## Material
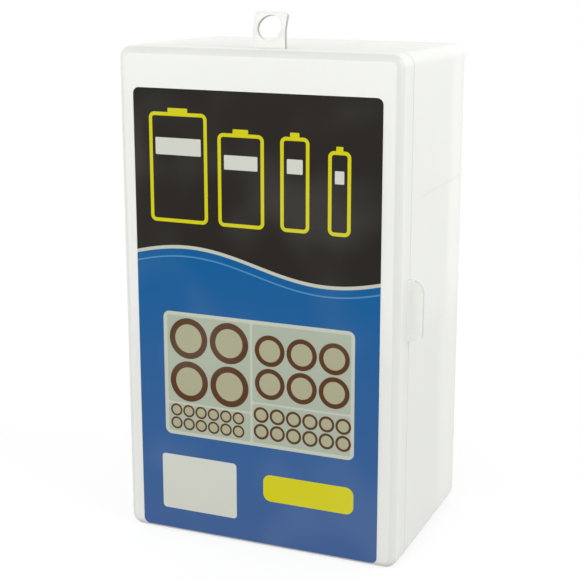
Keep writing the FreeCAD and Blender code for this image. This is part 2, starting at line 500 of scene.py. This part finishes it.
@dataclass(frozen=True)
class PrintedLabel:
    """A varnished label: cell outlines on a dark top, a wavy border, a plan of wells on blue.

    The sizes of the print are in label millimetres, and its relief, painted sheen and gloss noise
    are in metres.
    """

    left: float = -43.425
    bottom: float = 1.5
    dark: Colour = (0.0185, 0.0158, 0.0128)
    blue_high: Colour = (0.005, 0.095, 0.27)
    blue_low: Colour = (0.050, 0.106, 0.260)
    cream: Colour = (0.47, 0.48, 0.40)
    pale_blue: Colour = (0.072, 0.22, 0.41)
    yellow: Colour = (0.56, 0.52, 0.007)
    white: Colour = (0.56, 0.57, 0.51)
    tray: Colour = (0.36, 0.40, 0.32)
    tray_wall: Colour = (0.47, 0.50, 0.41)
    cell_rim: Colour = (0.086, 0.038, 0.016)
    cell_face: Colour = (0.36, 0.35, 0.23)
    paper: Colour = (0.88, 0.88, 0.86)
    paper_turn: float = 0.3
    # Painted sheen: pale patches of the paper colour laid over the print by a noise, which also
    # varies the gloss.
    sheen_and_gloss_size: float = 34 * MM
    sheen_and_gloss_detail: float = 1.5
    painted_sheen_span: Span = (0.47, 0.66)
    painted_sheen_share: float = 0.022
    crinkle_size: float = 22 * MM
    crinkle_depth: float = 0.12 * MM
    grain_size: float = 2.5 * MM
    grain_depth: float = 0.006 * MM
    gloss_low: float = 0.28
    gloss_high: float = 0.44
    shine: float = 0.06
    ink_softness: float = 0.12
    border_height: float = 92.0
    border_swing: float = 4.2
    border_length: float = 96.0
    border_start: float = -6.0
    border_width: float = 1.1
    inner_line_drop: float = 3.0
    inner_line_width: float = 0.5
    outline_foot: float = 104.5
    outline_stroke: float = 1.15
    outline_corner: float = 1.4
    contact_share: float = 0.36
    contact_height: float = 1.9
    band_inset: float = 1.6
    band_from: float = 0.62
    band_share: float = 0.16
    small_corner: float = 0.3
    rim_share: float = 0.47
    face_share: float = 0.33
    outlines: tuple[CellOutline, ...] = (
        CellOutline(15.5, 19.0, 33.5), CellOutline(37.0, 14.5, 28.0),
        CellOutline(55.0, 8.4, 28.0), CellOutline(69.5, 6.2, 24.6),
    )
    tray_outline: Panel = Panel(9.0, 33.2, 66.0, 41.6, 2.2)
    wells: tuple[Panel, ...] = (
        Panel(10.3, 44.4, 29.4, 29.2, 0.8), Panel(40.4, 48.0, 33.4, 25.6, 0.8),
        Panel(10.3, 34.4, 29.4, 9.4, 0.8), Panel(40.4, 34.4, 33.4, 13.0, 0.8),
    )
    grids: tuple[CellGrid, ...] = (
        CellGrid(10.7, 44.6, 2, 2, 14.4), CellGrid(41.0, 49.0, 3, 2, 10.9),
        CellGrid(10.9, 35.0, 6, 2, 4.45), CellGrid(40.6, 35.5, 6, 2, 5.6),
    )
    bar: Panel = Panel(44.0, 15.0, 31.0, 9.0, 2.6)
    note: Panel = Panel(7.5, 7.0, 27.0, 19.0, 1.2)

    def make(self, name: str) -> Material:
        """Builds the material.

        Args:
            name: the material's name.

        Returns:
            The material.
        """
        graph = NodeGraph(bpy.data.materials.new(name))
        colour = LabelPrint(graph, self).artwork()
        place = graph.place()
        # Painted sheen: the paper colour blended in where the noise is high; the same noise sets
        # the roughness.
        sheen_and_gloss = graph.noise(place, self.sheen_and_gloss_size, self.sheen_and_gloss_detail)
        painted_sheen = graph.spread(graph.step(sheen_and_gloss, self.painted_sheen_span), 0.0, self.painted_sheen_share)
        colour = graph.blend(painted_sheen, colour, self.paper)
        _, facing_depth, _ = graph.parts(graph.facing())
        outward = graph.math("MULTIPLY", facing_depth, -1.0)
        cut_edge = graph.math("LESS_THAN", outward, self.paper_turn)
        colour = graph.blend(cut_edge, colour, self.paper)
        crinkle = graph.relief(graph.noise(place, self.crinkle_size), self.crinkle_depth)
        grain = graph.noise(place, self.grain_size)
        sheet = graph.add("ShaderNodeBsdfPrincipled", {
            "Base Color": colour,
            "Roughness": graph.spread(sheen_and_gloss, self.gloss_low, self.gloss_high),
            "Specular IOR Level": self.shine,
            "Normal": graph.relief(grain, self.grain_depth, crinkle),
        })
        return graph.finish(sheet.outputs[0])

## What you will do
Set down each line of the material verbatim, from the first line through the line that contains "wells on blue.".

## Exercise response
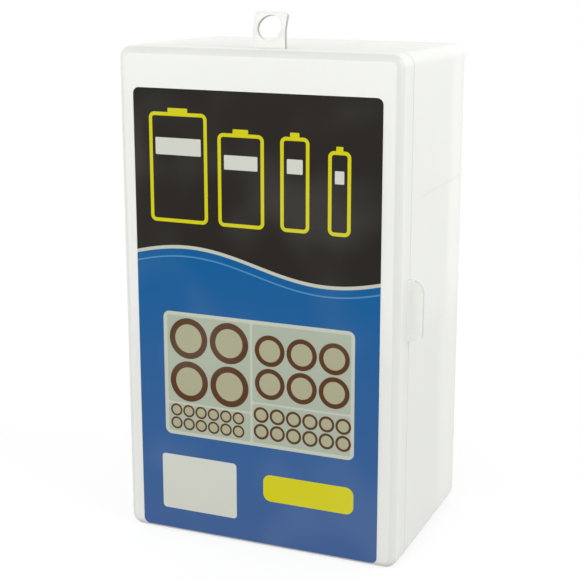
Keep writing the FreeCAD and Blender code for this image. This is part 2, starting at line 500 of scene.py. This part finishes it.
@dataclass(frozen=True)
class PrintedLabel:
    """A varnished label: cell outlines on a dark top, a wavy border, a plan of wells on blue.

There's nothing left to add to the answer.